Repeat exactly the lines from the start of the material below up to and including the "bpy.context.scene.collection.objects.link(empty)" line.

.....

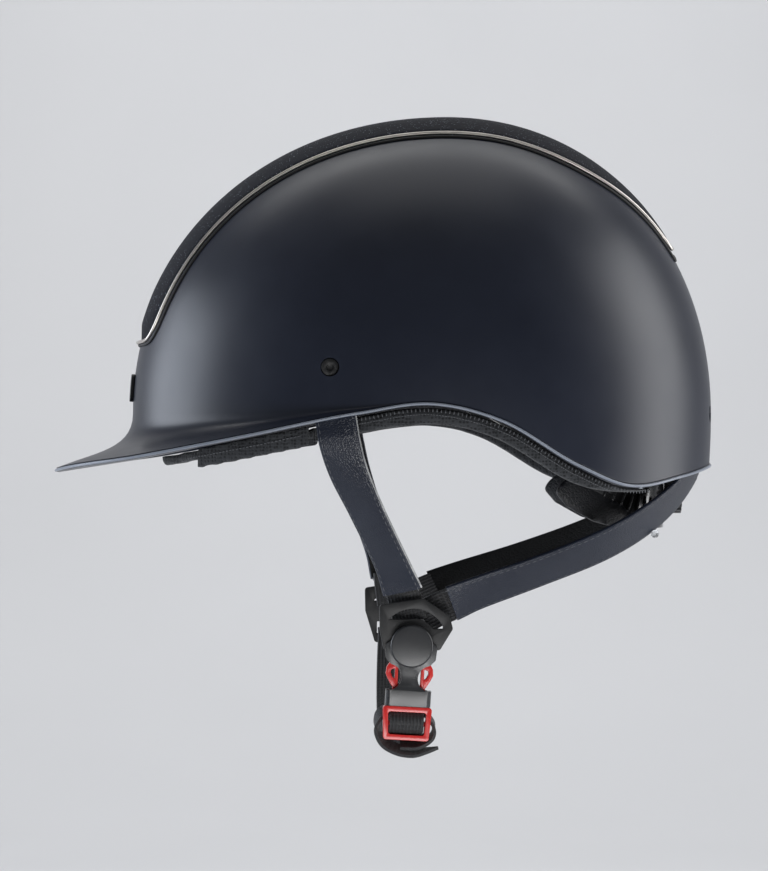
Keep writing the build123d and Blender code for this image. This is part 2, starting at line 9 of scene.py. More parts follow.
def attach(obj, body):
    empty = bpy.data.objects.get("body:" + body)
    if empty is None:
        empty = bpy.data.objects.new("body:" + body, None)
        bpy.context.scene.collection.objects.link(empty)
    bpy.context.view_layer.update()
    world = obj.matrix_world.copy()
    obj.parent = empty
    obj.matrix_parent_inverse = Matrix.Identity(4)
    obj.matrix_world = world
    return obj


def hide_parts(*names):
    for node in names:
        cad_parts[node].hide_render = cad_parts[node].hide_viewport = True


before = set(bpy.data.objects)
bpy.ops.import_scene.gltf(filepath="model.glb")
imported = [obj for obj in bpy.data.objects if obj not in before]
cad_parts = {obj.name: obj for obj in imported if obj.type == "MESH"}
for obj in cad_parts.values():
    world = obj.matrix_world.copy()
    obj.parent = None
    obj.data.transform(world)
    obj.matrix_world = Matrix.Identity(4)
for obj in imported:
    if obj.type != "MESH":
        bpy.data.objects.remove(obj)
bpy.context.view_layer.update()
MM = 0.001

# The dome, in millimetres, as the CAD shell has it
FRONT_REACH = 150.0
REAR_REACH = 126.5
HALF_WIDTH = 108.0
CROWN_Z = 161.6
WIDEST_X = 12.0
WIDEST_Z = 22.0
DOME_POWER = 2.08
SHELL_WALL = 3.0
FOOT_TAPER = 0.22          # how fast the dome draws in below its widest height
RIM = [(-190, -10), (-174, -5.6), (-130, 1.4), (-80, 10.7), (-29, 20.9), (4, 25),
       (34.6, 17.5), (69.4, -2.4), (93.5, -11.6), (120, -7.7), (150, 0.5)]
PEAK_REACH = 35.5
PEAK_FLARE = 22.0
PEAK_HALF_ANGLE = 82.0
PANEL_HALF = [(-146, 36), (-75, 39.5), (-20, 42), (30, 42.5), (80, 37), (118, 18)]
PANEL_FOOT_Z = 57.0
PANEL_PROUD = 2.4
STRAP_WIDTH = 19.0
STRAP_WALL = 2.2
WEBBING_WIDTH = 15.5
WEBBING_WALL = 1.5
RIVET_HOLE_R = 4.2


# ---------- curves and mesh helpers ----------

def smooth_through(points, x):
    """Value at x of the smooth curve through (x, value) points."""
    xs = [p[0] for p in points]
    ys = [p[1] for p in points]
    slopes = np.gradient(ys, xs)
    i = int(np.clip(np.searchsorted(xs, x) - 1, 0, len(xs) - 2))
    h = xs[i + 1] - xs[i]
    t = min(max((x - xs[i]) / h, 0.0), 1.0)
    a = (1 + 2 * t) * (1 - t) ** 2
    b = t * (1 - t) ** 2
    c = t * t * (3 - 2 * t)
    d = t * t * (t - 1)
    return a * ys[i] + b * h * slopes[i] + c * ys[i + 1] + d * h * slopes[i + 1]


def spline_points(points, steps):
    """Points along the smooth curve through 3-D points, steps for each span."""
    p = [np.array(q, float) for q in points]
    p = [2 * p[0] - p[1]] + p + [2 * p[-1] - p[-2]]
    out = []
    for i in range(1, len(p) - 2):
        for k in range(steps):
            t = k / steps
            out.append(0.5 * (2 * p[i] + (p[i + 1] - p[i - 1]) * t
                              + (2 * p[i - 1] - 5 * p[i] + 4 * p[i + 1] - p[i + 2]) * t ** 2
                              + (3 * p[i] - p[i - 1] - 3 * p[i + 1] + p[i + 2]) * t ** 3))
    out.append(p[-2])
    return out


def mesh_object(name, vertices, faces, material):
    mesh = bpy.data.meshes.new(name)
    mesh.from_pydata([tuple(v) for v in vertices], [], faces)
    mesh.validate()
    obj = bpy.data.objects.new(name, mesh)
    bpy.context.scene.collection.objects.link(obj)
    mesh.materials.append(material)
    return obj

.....

§ **EXERCISE SOLUTION**
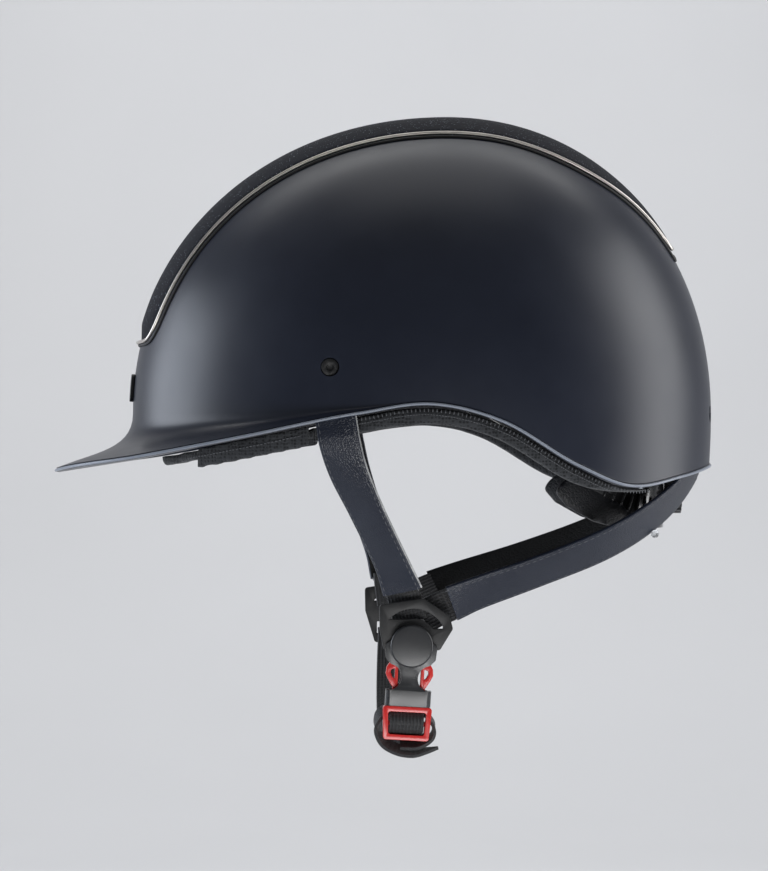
Keep writing the build123d and Blender code for this image. This is part 2, starting at line 9 of scene.py. More parts follow.
def attach(obj, body):
    empty = bpy.data.objects.get("body:" + body)
    if empty is None:
        empty = bpy.data.objects.new("body:" + body, None)
        bpy.context.scene.collection.objects.link(empty)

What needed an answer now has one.